Internetrecht Urteile 2016 |
14.01.2016
Das Landgericht Köln (LG) hat die Axel Springer SE und die Bild GmbH & Co. KG mit Urteil vom 30. September 2015 zu Zahlungen von Geldentschädigung in Höhe von insgesamt 635.000 Euro an den Kläger Jörg Kachelmann verurteilt (Az.: 28 O 2/14 und 28 O 7/14).
Diese Ansprüche stünden dem Kläger als Ausgleich für insgesamt 38 Fälle schwerwiegender Persönlichkeitsrechtsverletzungen zu, welche die Beklagten dem Kläger durch die Berichterstattung über sein damaliges Strafverfahren schuldhaft zugefügt hätten. So sei der Kläger u. a. durch die Preisgabe von Informationen über sein Sexualleben, durch die teilweise wörtliche Veröffentlichung seines sms- und E-Mail-Verkehrs und durch die Veröffentlichung von Fotos, die ihn z. B. beim Hofgang in der Justizvollzugsanstalt zeigten, in seiner Intimsphäre, seinem informationellen Selbstbestimmungsrecht und seinem Recht am eigenen Bild verletzt worden.
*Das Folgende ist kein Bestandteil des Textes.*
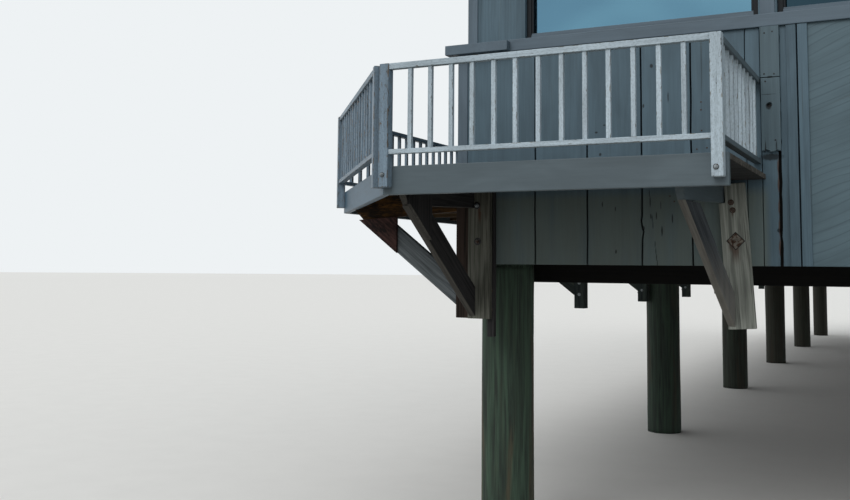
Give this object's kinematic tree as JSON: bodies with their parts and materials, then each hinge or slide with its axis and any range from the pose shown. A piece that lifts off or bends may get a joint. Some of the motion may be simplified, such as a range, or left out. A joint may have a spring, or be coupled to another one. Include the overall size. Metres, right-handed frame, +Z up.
{
  "type": "beach lifeguard tower",
  "caption": "Long timber beach tower on round piles, with a window band, a hipped roof and a railed corner balcony on knee braces.",
  "frame": {"origin": "middle of the footprint's box, roof and balcony included, at the level of the piles' feet", "axes": "+Z up, the front wall with the short balcony faces -Y, the long balcony runs along the -X side, and the building's length is along Y"},
  "size_m": [6.572, 23.626, 5.4468],
  "materials": {
    "pile_timber": "weathered, dark green brown",
    "frame_timber": "weathered, dark brown",
    "floor_timber": "matte boards",
    "wall_paint": "matte blue grey paint",
    "trim_paint": "matte blue grey paint",
    "window_pane": "clear, blue green",
    "deck_timber": "weathered",
    "bracket_timber": "weathered grey",
    "stained_timber": "rust stained",
    "rail_timber": "pale weathered grey",
    "roof_cover": "matte shingles",
    "soffit_timber": "matte grey"
  },
  "bodies": {
    "root": {"pile_row_1": "pile_timber", "pile_row_2": "pile_timber", "pile_row_3": "pile_timber", "pile_row_4": "pile_timber", "pile_row_5": "pile_timber", "pile_row_6": "pile_timber", "cross_girders": "frame_timber", "floor_joists": "frame_timber", "floor_boards": "floor_timber", "front_lower_wall": "wall_paint", "rear_lower_wall": "wall_paint", "left_lower_wall": "wall_paint", "right_lower_wall": "wall_paint", "front_upper_wall": "wall_paint", "rear_upper_wall": "wall_paint", "left_upper_wall": "wall_paint", "right_upper_wall": "wall_paint", "balcony_door": "wall_paint", "sill_beams": "trim_paint", "corner_ledge": "trim_paint", "corner_boards": "trim_paint", "rail_end_board": "trim_paint", "seam_battens": "trim_paint", "window_frames": "trim_paint", "front_edge_board": "trim_paint", "cut_edge_board": "trim_paint", "side_edge_board": "trim_paint", "eave_boards": "trim_paint", "window_glass": "window_pane", "front_deck": "deck_timber", "side_deck": "deck_timber", "deck_joists": "deck_timber", "bracket_joists": "deck_timber", "front_left_plank": "bracket_timber", "front_left_brace": "bracket_timber", "front_right_plank": "bracket_timber", "front_right_brace": "bracket_timber", "corner_brace": "bracket_timber", "front_gusset": "bracket_timber", "plank_hanger": "bracket_timber", "side_studs": "bracket_timber", "side_braces": "bracket_timber", "corner_stud": "stained_timber", "corner_gusset": "stained_timber", "front_posts": "rail_timber", "side_posts": "rail_timber", "front_railing": "rail_timber", "cut_railing": "rail_timber", "end_railings": "rail_timber", "side_railing": "rail_timber", "roof_left": "roof_cover", "roof_right": "roof_cover", "roof_front": "roof_cover", "roof_rear": "roof_cover", "soffit_boards": "soffit_timber"}
  },
  "joints": []
}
In diesem Zusammenhang hat das LG hervorgehoben, dass die angegriffenen Veröffentlichungen kein berechtigtes Informationsinteresse der Allgemeinheit bedient hätten, sondern allein zur Befriedigung der Neugier der Öffentlichkeit erfolgt seien. Zudem sei es durch die angegriffenen Print- und Online-Berichterstattungen der Beklagten zu unzulässigen Vorverurteilungen des Klägers gekommen, da sie dabei nicht die aufgrund der Unschuldsvermutung gebotene Zurückhaltung eingehalten hätten.
Auf dieser Grundlage hat das LG die ausgesprochene Geldentschädigung in Höhe von insgesamt 635.000 Euro für angemessen und erforderlich erachtet. Sie hat dazu ausgeführt, dabei sowohl den Präventionsgedanken als auch den Kompensationszweck maßgeblich in den Blick genommen zu haben: Zum einen habe den Beklagten durch die Höhe der Geldentschädigung verdeutlicht werden müssen, dass sie in Zukunft bei Berichterstattungen über vergleichbare Geschehnisse eine größere Sorgfalt und Zurückhaltung an den Tag zu legen hätten.
Zum anderen werde der Kläger durch die teilweise reißerische Berichterstattung auch in Zukunft als "frauenverachtender und gewaltbereiter" Mensch stigmatisiert und dadurch in seinem Berufs- und Privatleben massiv beeinträchtigt bleiben. In diesem Zusammenhang sei auch der enorme Verbreitungsgrad der Berichterstattung der Bild-Zeitung und der Internetseiten www.welt.de und www.abendblatt.de sowie www.bild.de zu berücksichtigen; ein größerer Umfang der Verbreitung der stigmatisierenden Artikel innerhalb Deutschlands sei kaum denkbar.
Gleichwohl ist das LG deutlich hinter den Anträgen des Klägers auf Geldentschädigung in Höhe von insgesamt 2,25 Mio. Euro zurückgeblieben. Dies beruht zum einen darauf, dass das LG bezüglich einiger angegriffener Artikel und Äußerungen kein unabwendbares Bedürfnis einer Geldentschädigung erkennen konnte, da der Kläger insoweit zuvor keine Unterlassungsansprüche geltend gemacht hatte. Zum anderen ist das LG der Argumentation des Klägers nicht gefolgt, gegen ihn sei von den Beklagten gemeinsam mit anderen Verlagen eine gezielte Kampagne geführt worden.
Greifbare Anhaltspunkte für ein derartiges kollusives Zusammenwirken seien nicht substantiiert vorgetragen worden; insbesondere stelle das wechselseitige Zitieren der Berichterstattung aufgrund der grundsätzlich bestehenden Konkurrenz der einzelnen Verlage insoweit kein ausreichendes Indiz dar.